Vielen Nachteilen kann die Geschäftsleitung entgegenwirken, indem sie offen mit den Mitarbeitern spricht und ihnen auch mehrmals und anhand von Beispielen Ziele und Zweck erläutert. Nützlich ist zudem die Konzeption eines kurzen Leitfadens und einer FAQ-Liste, mit deren Hilfe sich Mitarbeiter informieren können, z. B. über das Intranet. Ist die Unterstützung nicht vorhanden oder erfolgt sie nur halbherzig, sollten Unternehmen besser auf das Instrument verzichten, weil dem Aufwand nur ein geringer Nutzen gegenüberstünde.
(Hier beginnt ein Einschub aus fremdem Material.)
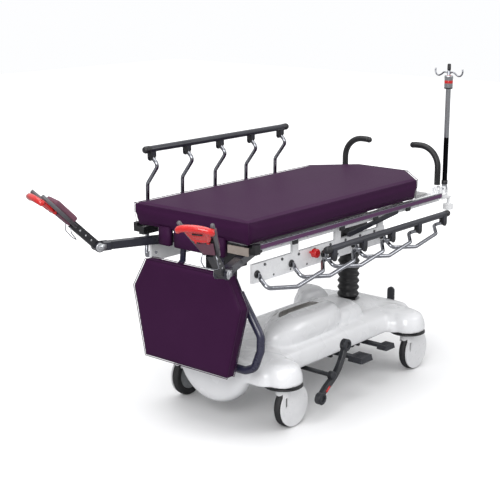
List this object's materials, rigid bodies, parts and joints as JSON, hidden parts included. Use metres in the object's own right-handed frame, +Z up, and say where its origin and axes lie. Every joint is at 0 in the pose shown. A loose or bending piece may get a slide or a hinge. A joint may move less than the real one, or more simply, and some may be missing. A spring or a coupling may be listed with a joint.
{
  "type": "hospital stretcher",
  "caption": "Hospital stretcher on a hooded swivel-caster base with column jacks, drop-down side rails, raising backrest, hanging foot section and swing-out foot supports.",
  "frame": {"origin": "on the floor below the centre of the whole part's bounding box", "axes": "+X towards the head end, +Y towards the far side, +Z up; near side is -Y"},
  "size_m": [2.0822, 1.0364, 1.505],
  "materials": {
    "white_shell": "gloss",
    "white_plastic": "gloss",
    "white_metal": "gloss paint",
    "dark_steel": "satin black paint",
    "navy_metal": "satin navy paint",
    "black_plastic": "fine texture",
    "black_tube": "black sleeve",
    "bellows_rubber": "matt",
    "tyre_rubber": "matt",
    "chrome": "polished",
    "plum_vinyl": "coated cloth",
    "mauve_pad": "coated cloth",
    "purple_strip": "gloss",
    "grey_board": "plain",
    "red_plastic": "gloss"
  },
  "bodies": {
    "base": {"base_frame": "dark_steel", "base_hood": "white_shell", "hood_chin": "white_shell", "hood_dome": "white_shell", "caster_collars": "black_plastic", "foot_bellows": "bellows_rubber", "head_bellows": "bellows_rubber"},
    "caster_near_foot": {"caster_near_foot_cover": "white_plastic"},
    "wheel_near_foot": {"caster_near_foot_wheel": "tyre_rubber"},
    "caster_near_head": {"caster_near_head_cover": "white_plastic"},
    "wheel_near_head": {"caster_near_head_wheel": "tyre_rubber"},
    "caster_far_foot": {"caster_far_foot_cover": "white_plastic"},
    "wheel_far_foot": {"caster_far_foot_wheel": "tyre_rubber"},
    "caster_far_head": {"caster_far_head_cover": "white_plastic"},
    "wheel_far_head": {"caster_far_head_wheel": "tyre_rubber"},
    "brake": {"brake_rockers": "dark_steel"},
    "paddle": {"head_paddle": "black_plastic"},
    "pump_pedal_near": {"pump_pedal_near": "black_plastic"},
    "release_pedal_near": {"release_pedal_near": "black_plastic"},
    "pump_pedal_far": {"pump_pedal_far": "black_plastic"},
    "release_pedal_far": {"release_pedal_far": "black_plastic"},
    "foot_jack": {"foot_jack_ram": "dark_steel"},
    "head_jack": {"head_jack_ram": "dark_steel"},
    "litter": {"litter_frame": "white_metal", "litter_deck": "grey_board", "side_strips": "purple_strip", "corner_blocks": "black_plastic", "seat_mattress": "plum_vinyl", "jack_heads": "dark_steel", "head_brackets": "white_metal"},
    "backrest": {"backrest_deck": "grey_board", "back_mattress": "plum_vinyl"},
    "release_handle_near": {"release_handle_near": "black_plastic"},
    "rail_latch_near": {"rail_latch_near": "red_plastic"},
    "push_handle_near": {"push_handle_near": "black_plastic"},
    "release_handle_far": {"release_handle_far": "black_plastic"},
    "rail_latch_far": {"rail_latch_far": "red_plastic"},
    "push_handle_far": {"push_handle_far": "black_plastic"},
    "pole": {"pole_tube": "chrome"},
    "pole_rod": {"pole_rod": "chrome"},
    "foot_section": {"foot_section_frame": "navy_metal", "foot_section_cushion": "plum_vinyl"},
    "support_near": {"support_arm_near": "navy_metal"},
    "footrest_near": {"footrest_frame_near": "navy_metal", "footrest_pad_near": "mauve_pad"},
    "footrest_lever_near": {"footrest_lever_near": "red_plastic"},
    "support_far": {"support_arm_far": "navy_metal"},
    "footrest_far": {"footrest_frame_far": "navy_metal", "footrest_pad_far": "mauve_pad"},
    "footrest_lever_far": {"footrest_lever_far": "red_plastic"},
    "spindle_near_1": {"spindle_near_1": "chrome"},
    "spindle_near_2": {"spindle_near_2": "chrome"},
    "spindle_near_3": {"spindle_near_3": "chrome"},
    "spindle_near_4": {"spindle_near_4": "chrome"},
    "spindle_near_5": {"spindle_near_5": "chrome"},
    "rail_bar_near": {"rail_bar_near": "black_tube"},
    "spindle_far_1": {"spindle_far_1": "chrome"},
    "spindle_far_2": {"spindle_far_2": "chrome"},
    "spindle_far_3": {"spindle_far_3": "chrome"},
    "spindle_far_4": {"spindle_far_4": "chrome"},
    "spindle_far_5": {"spindle_far_5": "chrome"},
    "rail_bar_far": {"rail_bar_far": "black_tube"}
  },
  "joints": [
    {"name": "swivel_near_foot", "type": "hinge", "parent": "base", "child": "caster_near_foot", "pos_m": [-0.3, -0.304, 0.24], "axis": [0, 0, 1], "continuous": true},
    {"name": "wheel_near_foot", "type": "hinge", "parent": "caster_near_foot", "child": "wheel_near_foot", "pos_m": [-0.25, -0.304, 0.1], "axis": [0, 1, 0], "continuous": true},
    {"name": "swivel_near_head", "type": "hinge", "parent": "base", "child": "caster_near_head", "pos_m": [0.693, -0.304, 0.24], "axis": [0, 0, 1], "continuous": true},
    {"name": "wheel_near_head", "type": "hinge", "parent": "caster_near_head", "child": "wheel_near_head", "pos_m": [0.743, -0.304, 0.1], "axis": [0, 1, 0], "continuous": true},
    {"name": "swivel_far_foot", "type": "hinge", "parent": "base", "child": "caster_far_foot", "pos_m": [-0.3, 0.304, 0.24], "axis": [0, 0, 1], "continuous": true},
    {"name": "wheel_far_foot", "type": "hinge", "parent": "caster_far_foot", "child": "wheel_far_foot", "pos_m": [-0.25, 0.304, 0.1], "axis": [0, 1, 0], "continuous": true},
    {"name": "swivel_far_head", "type": "hinge", "parent": "base", "child": "caster_far_head", "pos_m": [0.693, 0.304, 0.24], "axis": [0, 0, 1], "continuous": true},
    {"name": "wheel_far_head", "type": "hinge", "parent": "caster_far_head", "child": "wheel_far_head", "pos_m": [0.743, 0.304, 0.1], "axis": [0, 1, 0], "continuous": true},
    {"name": "brake_rock", "type": "hinge", "parent": "base", "child": "brake", "pos_m": [-0.047, 0, 0.196], "axis": [0, 1, 0], "range_deg": [0, 25]},
    {"name": "head_paddle_rock", "type": "hinge", "parent": "base", "child": "paddle", "pos_m": [0.944, -0.04, 0.204], "axis": [0, 1, 0], "range_deg": [0, 10]},
    {"name": "pump_press_near", "type": "hinge", "parent": "base", "child": "pump_pedal_near", "pos_m": [0.218, -0.19, 0.196], "axis": [1, 0, 0], "range_deg": [0, 15], "stiffness_Nm_per_rad": 20, "springref_deg": -8.59},
    {"name": "release_press_near", "type": "hinge", "parent": "base", "child": "release_pedal_near", "pos_m": [0.443, -0.19, 0.196], "axis": [1, 0, 0], "range_deg": [0, 15], "stiffness_Nm_per_rad": 20, "springref_deg": -8.59},
    {"name": "pump_press_far", "type": "hinge", "parent": "base", "child": "pump_pedal_far", "pos_m": [0.218, 0.19, 0.196], "axis": [-1, 0, 0], "range_deg": [0, 15], "stiffness_Nm_per_rad": 20, "springref_deg": -8.59},
    {"name": "release_press_far", "type": "hinge", "parent": "base", "child": "release_pedal_far", "pos_m": [0.443, 0.19, 0.196], "axis": [-1, 0, 0], "range_deg": [0, 15], "stiffness_Nm_per_rad": 20, "springref_deg": -8.59},
    {"name": "lift", "type": "slide", "parent": "base", "child": "foot_jack", "axis": [0, 0, 1], "range_m": [-0.17, 0], "deforming": ["foot_bellows", "head_bellows"]},
    {"name": "litter_tilt", "type": "hinge", "parent": "foot_jack", "child": "litter", "pos_m": [-0.322, 0, 0.646], "axis": [0, 1, 0], "range_deg": [0, 12]},
    {"name": "head_jack_slide", "type": "slide", "parent": "foot_jack", "child": "head_jack", "axis": [0, 0, 1], "range_m": [-0.2, 0], "deforming": ["head_bellows"]},
    {"name": "backrest_raise", "type": "hinge", "parent": "litter", "child": "backrest", "pos_m": [0.088, 0, 0.857], "axis": [0, -1, 0], "range_deg": [0, 70]},
    {"name": "release_lift_near", "type": "hinge", "parent": "litter", "child": "release_handle_near", "pos_m": [0.534, -0.321, 0.84], "axis": [0, 1, 0], "range_deg": [0, 8], "stiffness_Nm_per_rad": 10, "springref_deg": -5.73},
    {"name": "latch_pull_near", "type": "slide", "parent": "litter", "child": "rail_latch_near", "axis": [0, -1, 0], "range_m": [0, 0.01], "stiffness_N_per_m": 800, "springref_m": -0.01},
    {"name": "push_handle_fold_near", "type": "hinge", "parent": "litter", "child": "push_handle_near", "pos_m": [0.962, -0.283, 0.88], "axis": [-1, 0, 0], "range_deg": [0, 90]},
    {"name": "release_lift_far", "type": "hinge", "parent": "litter", "child": "release_handle_far", "pos_m": [0.534, 0.321, 0.84], "axis": [0, 1, 0], "range_deg": [0, 8], "stiffness_Nm_per_rad": 10, "springref_deg": -5.73},
    {"name": "latch_pull_far", "type": "slide", "parent": "litter", "child": "rail_latch_far", "axis": [0, 1, 0], "range_m": [0, 0.01], "stiffness_N_per_m": 800, "springref_m": -0.01},
    {"name": "push_handle_fold_far", "type": "hinge", "parent": "litter", "child": "push_handle_far", "pos_m": [0.962, 0.283, 0.88], "axis": [1, 0, 0], "range_deg": [0, 90]},
    {"name": "pole_fold", "type": "hinge", "parent": "litter", "child": "pole", "pos_m": [1, -0.303, 0.884], "axis": [-1, 0, 0], "range_deg": [0, 90]},
    {"name": "pole_extend", "type": "slide", "parent": "pole", "child": "pole_rod", "axis": [0, 0, 1], "range_m": [0, 0.45]},
    {"name": "foot_section_raise", "type": "hinge", "parent": "litter", "child": "foot_section", "pos_m": [-0.472, 0, 0.858], "axis": [0, 1, 0], "range_deg": [0, 85]},
    {"name": "support_swing_near", "type": "hinge", "parent": "litter", "child": "support_near", "pos_m": [-0.317, -0.175, 0.806], "axis": [0, 0, 1], "range_deg": [-14, 20]},
    {"name": "footrest_raise_near", "type": "hinge", "parent": "support_near", "child": "footrest_near", "pos_m": [-0.754, -0.356, 0.806], "axis": [-0.3404, 0.9403, 0], "range_deg": [-35, 45]},
    {"name": "lever_squeeze_near", "type": "hinge", "parent": "footrest_near", "child": "footrest_lever_near", "pos_m": [-0.93933, -0.42309, 0.97912], "axis": [-0.3404, 0.9403, 0], "range_deg": [0, 12], "stiffness_Nm_per_rad": 6, "springref_deg": -8.59},
    {"name": "support_swing_far", "type": "hinge", "parent": "litter", "child": "support_far", "pos_m": [-0.317, 0.175, 0.806], "axis": [0, 0, -1], "range_deg": [-14, 20]},
    {"name": "footrest_raise_far", "type": "hinge", "parent": "support_far", "child": "footrest_far", "pos_m": [-0.754, 0.356, 0.806], "axis": [0.3404, 0.9403, 0], "range_deg": [-35, 45]},
    {"name": "lever_squeeze_far", "type": "hinge", "parent": "footrest_far", "child": "footrest_lever_far", "pos_m": [-0.93933, 0.42309, 0.97912], "axis": [0.3404, 0.9403, 0], "range_deg": [0, 12], "stiffness_Nm_per_rad": 6, "springref_deg": -8.59},
    {"name": "rail_swing_near_1", "type": "hinge", "parent": "litter", "child": "spindle_near_1", "pos_m": [-0.474, -0.302, 0.738], "axis": [0, -1, 0], "range_deg": [0, 76.6]},
    {"name": "rail_swing_near_2", "type": "hinge", "parent": "litter", "child": "spindle_near_2", "pos_m": [-0.2444, -0.302, 0.738], "axis": [0, -1, 0], "range_deg": [0, 76.6]},
    {"name": "rail_swing_near_3", "type": "hinge", "parent": "litter", "child": "spindle_near_3", "pos_m": [-0.0148, -0.302, 0.738], "axis": [0, -1, 0], "range_deg": [0, 76.6]},
    {"name": "rail_swing_near_4", "type": "hinge", "parent": "litter", "child": "spindle_near_4", "pos_m": [0.2148, -0.302, 0.738], "axis": [0, -1, 0], "range_deg": [0, 76.6]},
    {"name": "rail_swing_near_5", "type": "hinge", "parent": "litter", "child": "spindle_near_5", "pos_m": [0.4444, -0.302, 0.738], "axis": [0, -1, 0], "range_deg": [0, 76.6]},
    {"name": "rail_bar_level_near", "type": "hinge", "parent": "spindle_near_1", "child": "rail_bar_near", "pos_m": [-0.06186, -0.385, 0.74264], "axis": [0, -1, 0], "range_deg": [-76.6, 0]},
    {"name": "rail_swing_far_1", "type": "hinge", "parent": "litter", "child": "spindle_far_1", "pos_m": [-0.474, 0.302, 0.738], "axis": [0, 1, 0], "range_deg": [0, 76.6]},
    {"name": "rail_swing_far_2", "type": "hinge", "parent": "litter", "child": "spindle_far_2", "pos_m": [-0.2444, 0.302, 0.738], "axis": [0, 1, 0], "range_deg": [0, 76.6]},
    {"name": "rail_swing_far_3", "type": "hinge", "parent": "litter", "child": "spindle_far_3", "pos_m": [-0.0148, 0.302, 0.738], "axis": [0, 1, 0], "range_deg": [0, 76.6]},
    {"name": "rail_swing_far_4", "type": "hinge", "parent": "litter", "child": "spindle_far_4", "pos_m": [0.2148, 0.302, 0.738], "axis": [0, 1, 0], "range_deg": [0, 76.6]},
    {"name": "rail_swing_far_5", "type": "hinge", "parent": "litter", "child": "spindle_far_5", "pos_m": [0.4444, 0.302, 0.738], "axis": [0, 1, 0], "range_deg": [0, 76.6]},
    {"name": "rail_bar_level_far", "type": "hinge", "parent": "spindle_far_1", "child": "rail_bar_far", "pos_m": [-0.383, 0.385, 1.14], "axis": [0, 1, 0], "range_deg": [-76.6, 0]}
  ],
  "couplings": [
    {"joint": "head_paddle_rock", "follows": "brake_rock", "ratio": 0.4},
    {"joint": "head_jack_slide", "follows": "litter_tilt", "m_per_rad": -0.932},
    {"joint": "rail_swing_near_2", "follows": "rail_swing_near_1", "ratio": 1},
    {"joint": "rail_swing_near_3", "follows": "rail_swing_near_1", "ratio": 1},
    {"joint": "rail_swing_near_4", "follows": "rail_swing_near_1", "ratio": 1},
    {"joint": "rail_swing_near_5", "follows": "rail_swing_near_1", "ratio": 1},
    {"joint": "rail_bar_level_near", "follows": "rail_swing_near_1", "ratio": -1},
    {"joint": "rail_swing_far_2", "follows": "rail_swing_far_1", "ratio": 1},
    {"joint": "rail_swing_far_3", "follows": "rail_swing_far_1", "ratio": 1},
    {"joint": "rail_swing_far_4", "follows": "rail_swing_far_1", "ratio": 1},
    {"joint": "rail_swing_far_5", "follows": "rail_swing_far_1", "ratio": 1},
    {"joint": "rail_bar_level_far", "follows": "rail_swing_far_1", "ratio": -1}
  ]
}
Vorschlagswesen als Agendapunkt in Zielvereinbarungen
Wenn Sie in Ihrem Betrieb mit Zielvereinbarungen arbeiten, sollten Sie überlegen, ob Sie das Vorschlagswesen in die Zielvereinbarungen mit einbeziehen, etwa in der Form, dass jeder Mitarbeiter pro Jahr eine Mindestzahl an prämierten Ideen einreichen muss. Damit fördern Sie als Vorgesetzter das Engagement ihrer Mitarbeiter.